Martin “retired” to Encinitas, California, in the early 1970s, but remained a presence on Broadway, making vocal arrangements for Lorelei (1974), Good News (1974), and Sugar Babies (1979) starring Mickey Rooney. His songs from Look, Ma, I’m Dancin’! were revived in 1989 in Jerome Robbins’ Broadway, and a stage version of Meet Me in St. Louis arrived at long last in 1989, bringing Martin and Blane a nomination for a Tony Award®, Best Original Score.
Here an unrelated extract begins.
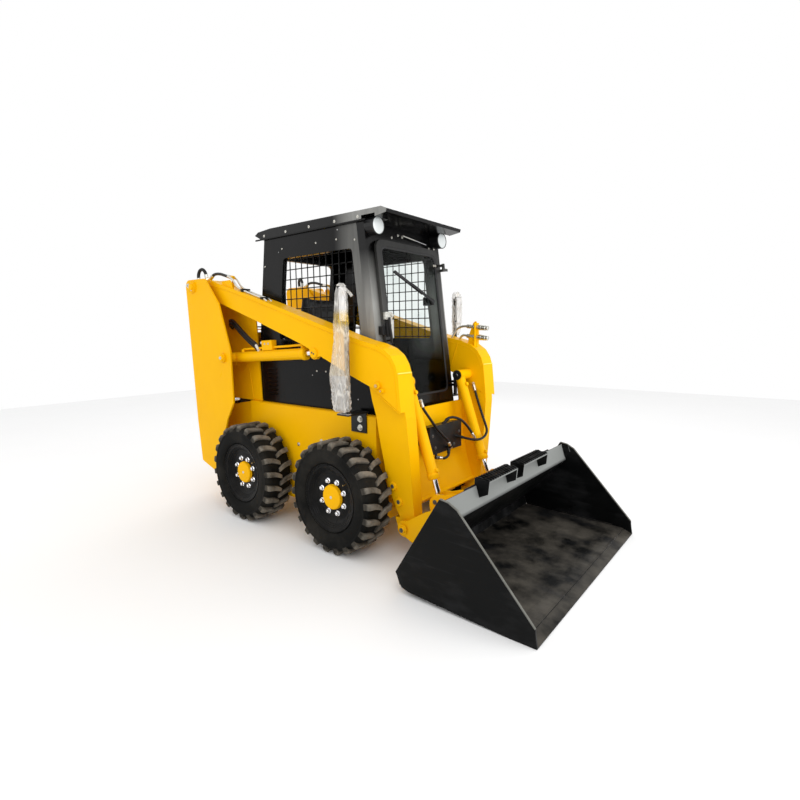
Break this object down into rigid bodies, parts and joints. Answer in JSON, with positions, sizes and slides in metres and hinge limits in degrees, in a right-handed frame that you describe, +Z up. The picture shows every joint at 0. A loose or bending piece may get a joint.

Hugh Martin became a Seventh-day Adventist in the mid-1970s and spent much of the following decade touring as accompanist to gospel vocalist Del Delker. He rewrote the lyrics to his most famous song in 2001 as "Have Yourself a Blessed Little Christmas,” and recorded it with Delker that same year. In its original form, “A Merry Little Christmas” has been recorded by more than five hundred artists, including Frank Sinatra, Tony Bennett, Judy Garland, Christina Aguilera, Garth Brooks, Ella Fitzgerald, Whitney Houston, The Jackson Five, Barry Manilow, Bette Midler, and Lou Rawls.
In 1995 Martin accompanied vocalist Michael Feinstein (and also sang a duet) on a CD album, Michael Feinstein Sings The Hugh Martin Songbook. Then in 2006, an album collection, Hugh Sings Martin, of material from Martin’s career since 1940, most of it not originally intended for commercial release, rounded out a seven-volume Library of Congress series chronicling classic American songwriters. The tracks, taken from Martin’s own archives, include performances by The Martins (the vocal quartet of his youth), demo recordings, radio air checks, and a 2005 rendition of "Have Yourself a Merry Little Christmas" by Martin at the age of 90. A collection, The Songs of Hugh Martin, was published by Hal Leonard Publishing in 2008. He finally got around to finishing and publishing his memoirs in October 2010, Hugh Martin: The Boy Next Door.
Martin was inducted into the Songwriters Hall of Fame in 1983, and was also a member of the Alabama Music Hall of Fame.